The DLP/STEP agent platform

In a number of papers, [zie refs ECA Perspectives], including the paper ECA Perspectives presented at the Dagstuhl Seminar on Evaluating Embodied Conversational Agents we have described the DLP+X3D platform and the STEP scripting language for animating humanoid characters, as well as a number of applications that have served as target demonstrators in developing the platform.

The design of the DLP/STEP platform was, among others, motivated by the requirements listed below.

scripting behavior

  • convenience -- for non-professional authors
  • compositional semantics -- combining operations
  • re-definability -- for high-level specification of actions
  • parametrization -- for the adaptation of actions
  • interaction -- with a (virtual) environment
These requirements make DLP/STEP specially suitable for the development of reusable libraries of gestures, that may be adapted to different personal styles, with respect to expressiveness and moods.

As indicated in the Dagstuhl paper, for dealing with streaming media and high performance graphics, a number of improvements are necessary to the DLP/STEP platform, that we will, however, not discuss here any further.

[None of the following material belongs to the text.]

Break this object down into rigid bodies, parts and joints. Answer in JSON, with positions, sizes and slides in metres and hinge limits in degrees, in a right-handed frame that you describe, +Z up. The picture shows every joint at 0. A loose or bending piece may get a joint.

Issues and pitfalls in evaluating agent characteristics

As already indicated there are a number of issues and possible pitfalls in evaluating agent characteristics and determining the effectiveness of the agent as distinct from the effectiveness of the application.

A number of these issues has been identified in the abovementioned Dagstuhl seminar on evaluating embodied conversational agents. For our application or rather experimentation platform we need to factor out appropriate clusters of character traits and adapt the agent guiding the user through a digital dossier, so that the users involvement with the application can be related to the actual characteristics of the agent.